Very much like the early days of the Internet, when we saw the power of Internet email but hadn’t yet invented the Web, we are just imagining the potential uses of concepts such as crypto-equity and smart contracts … to name just a few.
I believe it’s possible that over-regulation could cause Bitcoin or the blockchain to never achieve its full potential and remain a feature of the side-economy, much in the same way that the Tor anonymizing system is extremely valuable to people who really need privacy but not really used by “normal people”... yet.

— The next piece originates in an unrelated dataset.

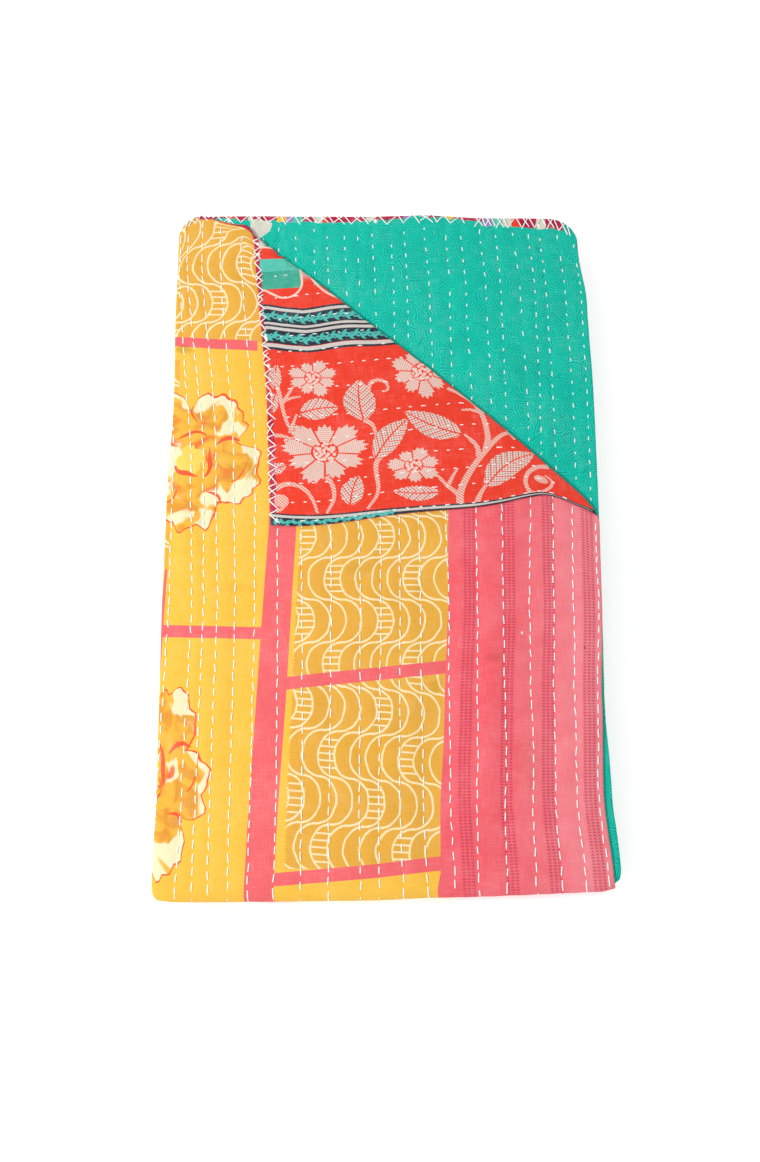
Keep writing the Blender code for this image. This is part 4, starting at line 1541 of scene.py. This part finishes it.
# %% The needle's route along each row
STITCH_PERIOD, STITCH_LENGTH, BACK_GAP = 10.3, 6.9, 0.25
STITCH_JITTER, STITCH_SLANT, BACK_SLANT, SHORTEST = 0.9, 0.55, 0.7, 1.6
STITCH_SHARES = np.array((0.0, 0.14, 0.5, 0.86, 1.0))
STITCH_RISE = np.array((-0.75, 0.18, 0.36, 0.18, -0.75))
THREAD_WIDTH, CORNER_WIDTH, HEM_WIDTH = 0.00100, 0.00092, 0.00095
needle = np.random.default_rng(8)
ROW_STITCHES = []
for row in range(ROWS):
    count = int((V_END - V_START) / STITCH_PERIOD)
    start = V_START + 3 + needle.uniform(0, STITCH_PERIOD) + STITCH_PERIOD * np.arange(count)
    start = start + needle.uniform(-STITCH_JITTER, STITCH_JITTER, count)
    length = STITCH_LENGTH + needle.uniform(-STITCH_JITTER, STITCH_JITTER, count)
    slant = needle.uniform(-STITCH_SLANT, STITCH_SLANT, (count, 2))
    ROW_STITCHES.append((start, length, slant))


def row_lines(rows, front, v_low, v_high):
    """Flat (u, v) points of some rows' stitches on one face, five to a stitch."""
    found = []
    for row in rows:
        start, length, slant = ROW_STITCHES[row]
        if not front:
            start, length = (start + length + BACK_GAP)[:-1], np.diff(start) - length[:-1] - 2 * BACK_GAP
            slant = slant[:-1] * BACK_SLANT
        here = (start > v_low) & (start + length < v_high) & (length > SHORTEST)
        start, length, slant = start[here], length[here], slant[here]
        v = start[:, None] + length[:, None] * STITCH_SHARES
        u = row_places(v.ravel())[:, row].reshape(v.shape)
        u = u + slant[:, :1] * (1 - STITCH_SHARES) + slant[:, 1:] * STITCH_SHARES
        found.append(paired(u, v))
    return np.concatenate(found)


def on_face(lines, front):
    """Flat lines laid on a face of the folded cloth, each point raised by its share of the rise."""
    u, v = lines[..., 0].ravel(), lines[..., 1].ravel()
    up = face_height(u, v, front) + np.broadcast_to(STITCH_RISE, lines.shape[:2]).ravel()
    return list(placed(u, v, up if front else -up).reshape(lines.shape[:2] + (3,)))


def sewn(name, lines, width, sides=6, seed=3.0):
    """Spins thread along folded lines and returns it as a plain mesh piece."""
    count = sum(len(line) for line in lines)
    ends = np.cumsum([len(line) for line in lines])
    edges = paired(np.arange(count - 1), np.arange(1, count))
    edges = edges[~np.isin(edges[:, 1], ends)]
    guide = bpy.data.objects.new("guide", bpy.data.meshes.new("guide"))
    guide.data.from_pydata(np.concatenate(lines).tolist(), edges.tolist(), [])
    bpy.context.scene.collection.objects.link(guide)
    modifier = guide.modifiers.new("thread", "NODES")
    modifier.node_group = THREAD_TREE
    sockets = {item.name: item.identifier for item in THREAD_TREE.interface.items_tree}
    settings = {"Thread width": width, "Sides": sides, "Seed": seed, "Finish": thread_finish}
    for socket, value in settings.items():
        modifier[sockets[socket]] = value
    mesh = bpy.data.meshes.new_from_object(guide.evaluated_get(bpy.context.evaluated_depsgraph_get()))
    bpy.data.objects.remove(guide)
    mesh.name = name
    piece = bpy.data.objects.new(name, mesh)
    bpy.context.scene.collection.objects.link(piece)
    mesh.calc_loop_triangles()
    print(name, len(lines), "lines,", len(mesh.loop_triangles), "triangles")
    return piece


# %% [markdown]
# Only the stitches on faces that show are sewn: the top leaf outside the turned corner, the
# underside, the turned corner and the second leaf beside it, and the outer folds at both ends.

# %% Running stitches on the front and the back
top_rows = range(len(TOP_LEAF_ROWS))
second_rows = range(len(TOP_LEAF_ROWS), len(TOP_LEAF_ROWS) + len(SECOND_LEAF_ROWS))
last_rows = [row for row in range(ROWS) if row_places(0.0)[0, row] > 3 * LEAF_PERIOD / MM]


def keep_where(lines, lowest, highest):
    """The lines whose every point lies this far past the crease, in millimetres."""
    turned = turned_over(lines[..., 0], lines[..., 1])
    return lines[((turned > lowest) & (turned < highest)).all(1)]


top_lines = keep_where(row_lines(top_rows, True, -8, PERIOD_MM), -1e9, -1.5)
under_lines = np.concatenate([row_lines(top_rows, True, 3 * PERIOD_MM - 13, V_END - 8),
                              row_lines(last_rows, True, PERIOD_MM + STACK_MM - 3, 2 * PERIOD_MM + 3)])
corner_lines = np.concatenate([keep_where(row_lines(top_rows, False, -4, 300), 5, 1e9),
                               keep_where(row_lines(second_rows, False, -4, 300), 0, 1e9)])
threads = [sewn("top_running_stitches", on_face(top_lines, True), THREAD_WIDTH),
           sewn("underside_running_stitches", on_face(under_lines, True), THREAD_WIDTH, 5),
           sewn("corner_running_stitches", on_face(corner_lines, False), CORNER_WIDTH)]

# %% [markdown]
# The head and foot hems are whipped over by hand. A leg starts inside the hem, lies over it aslant
# and bends round the edge, and the next one comes back, so the thread makes a zigzag. Now and then
# a second leg crosses the first, or three short ones meet in a star where the thread was tied off.

# %% Whipping stitches on the hems
EDGE_OUT = 0.55
LEG_SHARES = np.array((0.0, 0.12, 0.45, 0.8, 0.93, 1.0))
LEG_RISE = np.array((-0.8, 0.25, 0.45, 0.40, 0.2, 0.0))
LEG_HEIGHT = np.array((1, 1, 1, 1, 0.75, 0))
STAR_RISE = np.array((-0.6, 0.4, 0.75, 0.4, -0.6))
hem_needle = np.random.default_rng(14)


def laid(u, v, rise, front):
    """A short line on a face near the hem, kept inside the sheet where its height is read."""
    u = np.clip(u, 0.3, U_END - 0.3)
    up = face_height(u, np.clip(v, V_START + 0.2, V_END - 0.2), front) + rise
    if len(u) == len(LEG_SHARES):
        up = up * LEG_HEIGHT
    return placed(u, v, up if front else -up)


def leg(front, inner_u, outer_u, edge, inward, depth, lift=0.0):
    inner_v = edge + inward * depth
    u = inner_u + (outer_u - inner_u) * LEG_SHARES
    v = inner_v + (edge - inward * EDGE_OUT - inner_v) * LEG_SHARES
    return laid(u, v, LEG_RISE + lift, front)


def star(front, u, v):
    """Three short stitches that meet in a knot."""
    lines = []
    for angle in hem_needle.uniform(0, 0.5) + np.array((0.0, 1.1, 2.1)):
        half = hem_needle.uniform(1.6, 2.6) * np.linspace(-1, 1, 5)
        lines.append(laid(u + half * math.cos(angle), v + half * math.sin(angle), STAR_RISE, front))
    return lines


def whipped(front, u_low, u_high, edge, inward, pitch, depth, crossing):
    """Legs along a hem between two places across the cloth."""
    lines, at = [], u_low
    while at < u_high - pitch * 1.3:
        step = pitch * hem_needle.uniform(0.75, 1.25)
        swing = step * hem_needle.uniform(0.50, 0.70)
        deep = depth * hem_needle.uniform(0.75, 1.25, 3)
        lines.append(leg(front, at, at + swing, edge, inward, deep[0]))
        lines.append(leg(front, at + step, at + swing + 0.6, edge, inward, deep[1], 0.1))
        if hem_needle.random() < crossing:
            lines.append(leg(front, at + swing * 1.1, at + 0.1 * step, edge, inward, deep[2], 0.45))
        if hem_needle.random() < 0.10:
            lines += star(front, at + step * 0.4, edge + inward * depth * 0.7)
        at += step
    return lines


def over_edge(u_low, u_high, edge, inward):
    """Short loops over a hem that lies between other leaves, where only its edge shows."""
    lines = []
    for at in np.arange(u_low, u_high, 6.0):
        u = at + hem_needle.uniform(-1, 1) + np.array((0, 0.6, 1.2, 1.8, 2.4))
        v = edge + inward * np.array((1.2, 0.3, -EDGE_OUT, 0.3, 1.2))
        lines.append(placed(u, v, np.array((1, 0.9, 0, -0.9, -1)) * 0.85))
    return lines


hem_lines = whipped(False, 2, 292, V_START, 1, 11.5, 6.6, 0.3)
hem_lines += star(False, 5, V_START + 5) + star(False, 120, V_START + 5.5) + star(False, 176, V_START + 5)
for run in (
    # front side?, u from and to, edge, way inwards, pitch, depth, share of crossed legs
    (False, LEAF_MM + 8, 610, V_START, 1, 13.5, 6.6, 0.6),
    (False, 602, 2 * LEAF_MM + 5, V_START, 1, 10.5, 9.4, 0.8),
    (True, 320, LEAF_MM, V_START, 1, 8.5, 6.0, 0.5),
    (True, 3, LEAF_MM, V_END, -1, 11.0, 6.0, 0.5),
):
    hem_lines += whipped(*run)
hem_lines += over_edge(2 * LEAF_MM + 8, U_END - 4, V_START, 1)
hem_lines += over_edge(LEAF_MM + 8, U_END - 4, V_END, -1)
threads.append(sewn("hem_whipping_stitches", hem_lines, HEM_WIDTH, seed=7.0))

# %% [markdown]
# ## Camera, light and floor
# The packet is seen from above and a little from its foot end, as when it lies on a table in front
# of the viewer. The light is a soft white studio: a bright sky dome for the even brightness, and one
# low lamp at the left for a faint direction, so that the rows of quilting read.

# %% Camera
VIEW_TILT, VIEW_DISTANCE = math.radians(14), 1.034
VIEW_POINT = Vector((-0.00341, -0.03882, 0.0320))
FOCAL_PIXELS, FRAME_PIXELS, SENSOR = 1303.0, 1162.0, 36.0
camera = bpy.data.objects.new("camera", bpy.data.cameras.new("camera"))
camera.data.sensor_width = SENSOR
camera.data.lens = SENSOR * FOCAL_PIXELS / FRAME_PIXELS
camera.data.clip_start = 0.05
camera.location = VIEW_POINT + VIEW_DISTANCE * Vector((0, -math.sin(VIEW_TILT), math.cos(VIEW_TILT)))
camera.rotation_euler = (VIEW_TILT, 0, 0)
bpy.context.scene.collection.objects.link(camera)
bpy.context.scene.camera = camera

# %% Light and floor
SKY_STRENGTH, FLOOR_GLOW, FLOOR_REACH = 0.68, 0.42, 4.0
LAMP_PLACE, LAMP_WATTS, LAMP_SIZE = Vector((-1.05, -0.15, 1.00)), 14.4, 0.25
world = bpy.data.worlds.new("studio")
world.use_nodes = True
fill(world.node_tree.nodes["Background"], {"Color": (1, 1, 1), "Strength": SKY_STRENGTH})
bpy.context.scene.world = world
bpy.context.scene.view_settings.view_transform = "Standard"
lamp = bpy.data.objects.new("key_lamp", bpy.data.lights.new("key_lamp", "AREA"))
lamp.data.energy, lamp.data.size = LAMP_WATTS, LAMP_SIZE
lamp.location = LAMP_PLACE
lamp.rotation_euler = (-LAMP_PLACE).to_track_quat("-Z", "Y").to_euler()
bpy.context.scene.collection.objects.link(lamp)

lowest = min(corner[2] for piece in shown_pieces() if not piece.hide_render for corner in piece.bound_box)
floor_mesh = bpy.data.meshes.new("floor")
floor_mesh.from_pydata([(x * FLOOR_REACH, y * FLOOR_REACH, lowest)
                        for x, y in ((-1, -1), (1, -1), (1, 1), (-1, 1))], [], [(0, 1, 2, 3)])
floor = bpy.data.objects.new("floor", floor_mesh)
bpy.context.scene.collection.objects.link(floor)
floor_paint, floor_shader = new_material("pale_floor")
fill(floor_shader, {"Roughness": 0.9, "Emission Color": (1, 1, 1), "Emission Strength": FLOOR_GLOW})
floor_shader.inputs["Base Color"].default_value = (0.98, 0.98, 0.98, 1.0)
floor_mesh.materials.append(floor_paint)
floor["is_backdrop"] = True
print("floor at", round(lowest / MM, 2), "mm")

# %% [markdown]
# ## Hand the pieces over
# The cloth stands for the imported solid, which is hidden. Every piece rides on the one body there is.

# %% Ride and replace
for piece in [cloth] + threads:
    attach(piece, "root")
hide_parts("quilt")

What helped make the Internet successful was the lack of regulation and the generally inclusive and permissionless nature of innovation. This was driven in large part by free and open source software and the venture capital community. The question I have is whether the fact that we’re now talking about “money” and not “content,” and that we seem to be innovating at a much higher speed -- venture capital investment in Bitcoin is outpacing early Internet investments, the dialog in popular media is growing, and governments are very interested in Bitcoin -- makes this a completely different game. I think ideas like the five-year moratorium on Bitcoin regulation proposed by US Representative Steve Stockman are a good idea. We really have no idea what this whole thing is going to turn into, so a focus on dialog versus regulation is key.

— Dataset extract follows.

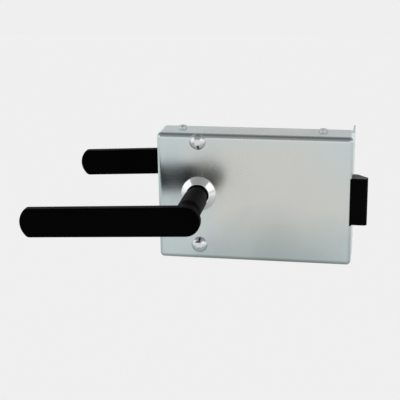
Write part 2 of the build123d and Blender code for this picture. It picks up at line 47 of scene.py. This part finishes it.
# Shader sockets as values: wires add their Math nodes by plain arithmetic
class Wire:
    def __init__(self, board, socket):
        self.board = board
        self.socket = socket

    def __add__(self, other):
        return self.board.math("ADD", self, other)

    def __sub__(self, other):
        return self.board.math("SUBTRACT", self, other)

    def __mul__(self, other):
        return self.board.math("MULTIPLY", self, other)

    def __radd__(self, other):
        return self.board.math("ADD", other, self)

    def __rsub__(self, other):
        return self.board.math("SUBTRACT", other, self)

    def __rmul__(self, other):
        return self.board.math("MULTIPLY", other, self)


class Board:
    def __init__(self, tree):
        self.tree = tree

    def node(self, kind, settings=None, output=0, **values):
        made = self.tree.nodes.new(kind)
        for key, value in (settings or {}).items():
            if key == "stops":
                self.stops(made.color_ramp, value)
            else:
                setattr(made, key, value)
        for key, value in values.items():
            self.feed(self.find(made, key), value)
        return Wire(self, made.outputs[output]) if len(made.outputs) else made

    def find(self, made, key):
        # inputs are named in camelCase, or inN for the Nth one
        if key.startswith("in") and key[2:].isdigit():
            return made.inputs[int(key[2:])]
        for socket in made.inputs:
            if socket.enabled and socket.name.replace(" ", "").lower() == key.lower():
                return socket
        raise KeyError(made.bl_idname + " has no input " + key)

    def feed(self, socket, value):
        if isinstance(value, Wire):
            self.tree.links.new(value.socket, socket)
        else:
            socket.default_value = value

    def stops(self, ramp, stops):
        # each stop is a place and a grey
        while len(ramp.elements) < len(stops):
            ramp.elements.new(0.5)
        for element, (place, grey) in zip(ramp.elements, stops):
            element.position = place
            element.color = (grey, grey, grey, 1)

    def math(self, operation, *values):
        feeds = {"in" + str(i): value for i, value in enumerate(values)}
        return self.node("ShaderNodeMath", {"operation": operation}, **feeds)

    def vectors(self, operation, *values, output="Value"):
        feeds = {"in" + str(i): value for i, value in enumerate(values)}
        return self.node("ShaderNodeVectorMath", {"operation": operation}, output, **feeds)

    def place(self, scale=(1, 1, 1), shift=(0, 0, 0)):
        spot = self.node("ShaderNodeTexCoord", output="Object")
        return self.node("ShaderNodeMapping", vector=spot, location=shift, scale=scale)

    def noise(self, vector, scale, detail, roughness, distortion=0.0):
        return self.node("ShaderNodeTexNoise", vector=vector, scale=scale, detail=detail,
                         roughness=roughness, distortion=distortion)

    def span(self, value, low, high, toLow=0.0, toHigh=1.0):
        return self.node("ShaderNodeMapRange", {"clamp": True}, value=value, fromMin=low, fromMax=high,
                         toMin=toLow, toMax=toHigh)

    def mixColour(self, share, first, second):
        # for colours, the Mix node has inputs 6 and 7 and output 2, counted from 0
        return self.node("ShaderNodeMix", {"data_type": "RGBA"}, 2, in0=share, in6=first, in7=second)

    def bump(self, height, strength, distance):
        return self.node("ShaderNodeBump", height=height, strength=strength, distance=distance)


def finish(name, build, **constants):
    # one Principled material: build returns the varying sockets, constants sit on the shader
    material = bpy.data.materials.new(name)
    material.use_nodes = True
    board = Board(material.node_tree)
    shader = material.node_tree.nodes["Principled BSDF"]
    for key, value in {**constants, **build(board)}.items():
        board.feed(board.find(shader, key), value)
    return material


# Plated sheet: steel under bright zinc, neutral in the middle, cooler at its ends, with painted shade low
# down
sheetLook = dict(
    # painted shade: the darker colour and the two spots below darken the plate low down, one to the lower
    # right and one under the lower dome screw
    clear=(0.660, 0.665, 0.630, 1), cool=(0.600, 0.680, 0.690, 1), dull=(0.380, 0.440, 0.430, 1),
    middle=(0.060, 0.0, 0.006), middleLift=1.4, middleInner=0.046, middleOuter=0.090,
    dullSpots=[dict(centre=(0.064, 0.0, -0.064), reach=0.078, share=0.95),
               dict(centre=(0.002, 0.0, -0.060), reach=0.030, share=0.45)],
    dullLift=1.25,
    clouds=dict(scale=15.0, detail=3.0, roughness=0.5, distortion=0.4), cloudMiddle=0.5, cloudSway=0.06,
    grain=dict(scale=2600.0, detail=3.0, roughness=0.6), grainStretch=(0.2, 1, 1),
    grainMiddle=0.5, grainShare=0.5, grainDepth=0.000004,
    smear=dict(scale=34.0, detail=3.0, roughness=0.6), smearStretch=(1, 1, 0.3),
    wave=dict(scale=16.0, detail=1.0, roughness=0.4), waveDepth=0.00005,
    rough=dict(low=0.35, high=0.7, toLow=0.19, toHigh=0.28))


def sheetBuild(board):
    look = sheetLook
    spot = board.place()
    sway = (board.noise(spot, **look["clouds"]) - look["cloudMiddle"]) * look["cloudSway"]

    def away(centre, lift):
        # distance in the plane of the front, stretched upright by lift
        flat = board.vectors("MULTIPLY", spot, (1, 0, lift), output="Vector")
        return board.vectors("DISTANCE", flat, (centre[0], 0, centre[2] * lift)) + sway

    ends = board.span(away(look["middle"], look["middleLift"]), look["middleInner"], look["middleOuter"])
    colour = board.mixColour(ends, look["clear"], look["cool"])
    # painted shade: each spot mixes the plate colour towards the darker colour near its centre
    for shadeSpot in look["dullSpots"]:
        paintedShadeMask = board.span(away(shadeSpot["centre"], look["dullLift"]), shadeSpot["reach"], 0.0)
        colour = board.mixColour(paintedShadeMask * shadeSpot["share"], colour, look["dull"])
    grain = board.noise(board.place(look["grainStretch"]), **look["grain"])
    smear = board.noise(board.place(look["smearStretch"]), **look["smear"])
    rough = board.span(smear + (grain - look["grainMiddle"]) * look["grainShare"], **look["rough"])
    height = board.noise(spot, **look["wave"]) * look["waveDepth"] + grain * look["grainDepth"]
    normal = board.bump(height, strength=1.0, distance=1.0)
    return dict(baseColor=colour, roughness=rough, normal=normal)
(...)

I also believe that layer unbundling and innovation at each layer, assuming that the other layers will sort themselves out, is a good idea. In other words, exchanges and wallets that are coin-agnostic or experiments with colored coins, side chains and other innovations that are “unbundled” as much as possible allow the learnings and the systems created to survive regardless of exactly how the architecture turns out.
It feels a lot to me like when we were arguing over ethernet and token ring -- for the average user, it doesn’t really matter which we end up with as long as in the end it’s all interoperable. What’s different is that there is more at stake and it’s moving really fast, so the shape of failure and the cost of failure might be much more severe than when we were trying to figure out the Internet and a lot more people are watching.